Microsoft has introduced a new AI model called Magma, which can control software and robots. Magma, short for "Multimodal Agentic Model at Microsoft Research," was developed in collaboration with various US universities. What makes Magma special is its multimodality, which allows it to not only understand different input types such as visual information and language, but also to plan and act based on them.

Previous multimodal AI models often require multiple separate models for processing inputs and controlling applications or robots. Magma, on the other hand, combines these capabilities into a single model. Microsoft describes Magma as a bridge between verbal, spatial, and temporal intelligence, capable of solving complex tasks and situations.

Magma's Capabilities at a Glance

Magma can control software based on user instructions. For example, it can activate airplane mode on a smartphone by navigating to the home screen, opening the quick settings, and pressing the corresponding button. Even more complex tasks, such as querying weather information in a browser, are possible.

In the field of robotics, Magma can control robot arms to precisely grip, place, and move objects. Demonstrations show a robot arm under Magma's control centering a cloth on a table or moving an orange to a water bottle.

Furthermore, Magma can process video inputs from everyday situations and respond to user queries. An example scenario shows Magma integrated into glasses, suggesting strategic moves to users during a chess game or recommending suitable activities based on objects in the living room.

Training and Functionality of Magma

Magma was trained using a combination of images, videos, and robot data. Two key techniques are used: "Set-of-Mark" and "Trace-of-Mark".

Set-of-Mark enables the execution of actions by numbering objects in the video. This allows Magma to specifically target elements in a user interface or objects in real space.

Trace-of-Mark serves the planning phase. By learning movement patterns from video data, Magma can anticipate future states and plan complex movement sequences, such as the step-by-step movement of an orange to a water bottle.

Benchmarks and Challenges

Benchmark tests conducted by Microsoft show that Magma can compete with other multimodal AI models like GPT-4V or Qwen-VL in many areas. However, Microsoft acknowledges that Magma still reaches its limits with very complex tasks that require many steps.

To promote further research and development, Microsoft plans to publish Magma's inference and training data via Github.

Future Potential

Magma represents an important step in the development of multimodal AI models.

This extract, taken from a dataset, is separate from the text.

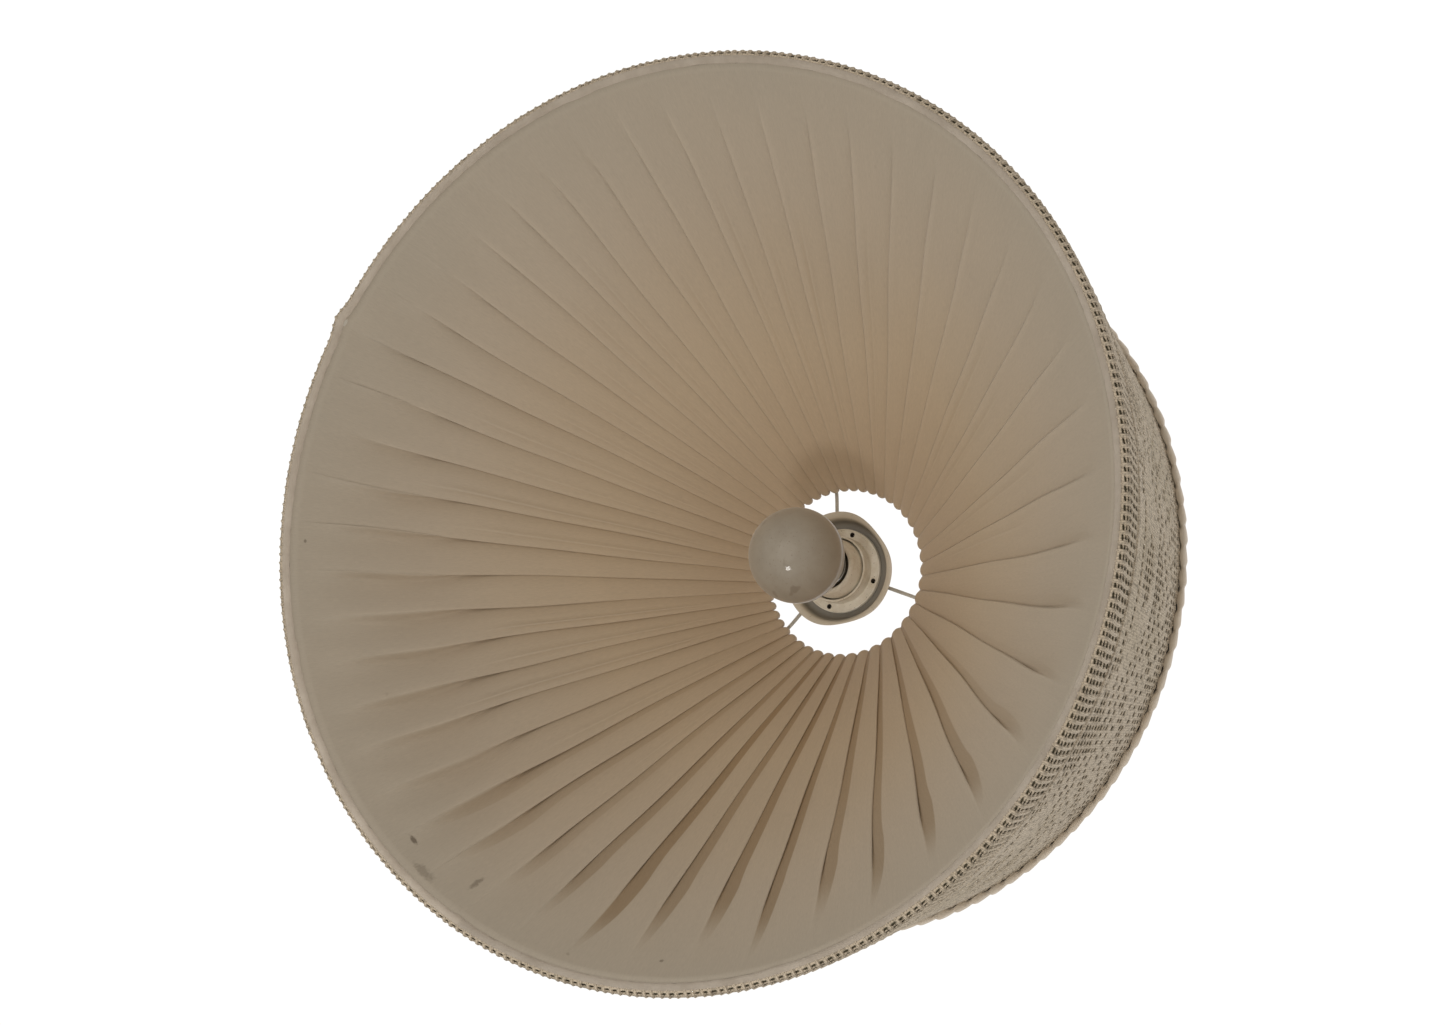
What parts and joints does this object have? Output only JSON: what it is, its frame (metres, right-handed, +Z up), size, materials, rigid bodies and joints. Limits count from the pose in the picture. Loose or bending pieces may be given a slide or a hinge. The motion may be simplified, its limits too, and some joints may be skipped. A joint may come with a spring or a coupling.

The ability to process different input types and control both software and robots opens up diverse application possibilities in areas such as human-computer interaction, robotics, and automation.

Although Magma still faces challenges, the model demonstrates the potential of multimodal AI for the future of technology. Microsoft's publication of the training data will drive further research and development in this area and enable new innovations.